MATERIALS PROVIDED ->
* Start *
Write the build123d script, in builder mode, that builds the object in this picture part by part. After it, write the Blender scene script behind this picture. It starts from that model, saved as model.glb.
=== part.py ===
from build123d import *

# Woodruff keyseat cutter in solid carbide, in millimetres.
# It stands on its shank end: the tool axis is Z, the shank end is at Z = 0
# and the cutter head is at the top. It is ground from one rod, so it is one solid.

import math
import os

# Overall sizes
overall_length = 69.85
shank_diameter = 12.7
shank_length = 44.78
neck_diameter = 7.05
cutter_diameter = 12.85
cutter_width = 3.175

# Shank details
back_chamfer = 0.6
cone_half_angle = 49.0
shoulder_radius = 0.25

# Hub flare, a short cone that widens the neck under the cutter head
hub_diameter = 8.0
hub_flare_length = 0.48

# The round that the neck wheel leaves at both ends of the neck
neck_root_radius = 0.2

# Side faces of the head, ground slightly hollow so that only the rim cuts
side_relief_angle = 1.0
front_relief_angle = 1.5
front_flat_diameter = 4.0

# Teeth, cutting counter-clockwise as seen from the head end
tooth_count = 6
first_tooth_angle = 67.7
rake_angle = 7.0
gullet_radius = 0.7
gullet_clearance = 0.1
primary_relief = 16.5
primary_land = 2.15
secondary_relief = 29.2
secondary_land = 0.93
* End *
* Start *
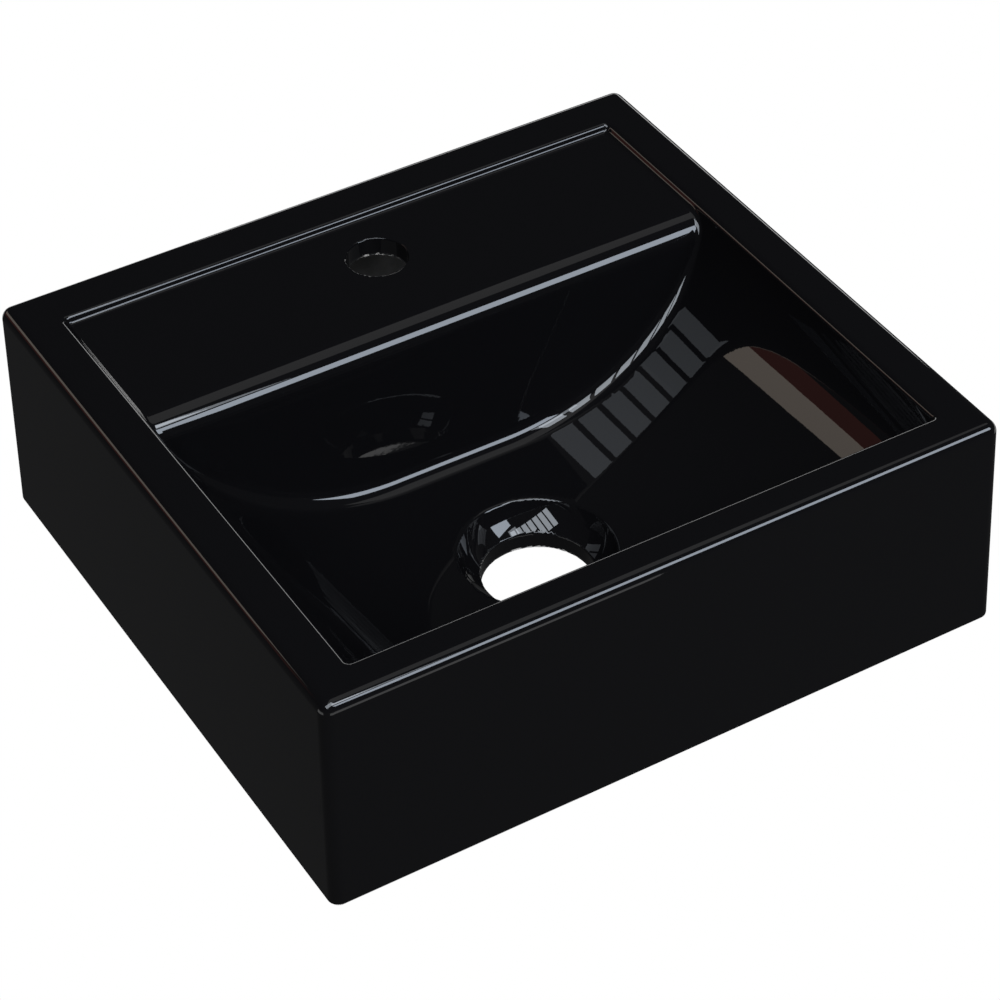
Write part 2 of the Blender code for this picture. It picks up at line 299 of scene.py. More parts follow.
* End *
EXERCISE DESCRIPTION ->
Nothing but the lines from the one with "Write the build123d" through the one with "neck_root_radius = 0.2" should be repeated, and each exactly.

SOLUTION FOR THIS PROBLEM ->
Write the build123d script, in builder mode, that builds the object in this picture part by part. After it, write the Blender scene script behind this picture. It starts from that model, saved as model.glb.
=== part.py ===
from build123d import *

# Woodruff keyseat cutter in solid carbide, in millimetres.
# It stands on its shank end: the tool axis is Z, the shank end is at Z = 0
# and the cutter head is at the top. It is ground from one rod, so it is one solid.

import math
import os

# Overall sizes
overall_length = 69.85
shank_diameter = 12.7
shank_length = 44.78
neck_diameter = 7.05
cutter_diameter = 12.85
cutter_width = 3.175

# Shank details
back_chamfer = 0.6
cone_half_angle = 49.0
shoulder_radius = 0.25

# Hub flare, a short cone that widens the neck under the cutter head
hub_diameter = 8.0
hub_flare_length = 0.48

# The round that the neck wheel leaves at both ends of the neck
neck_root_radius = 0.2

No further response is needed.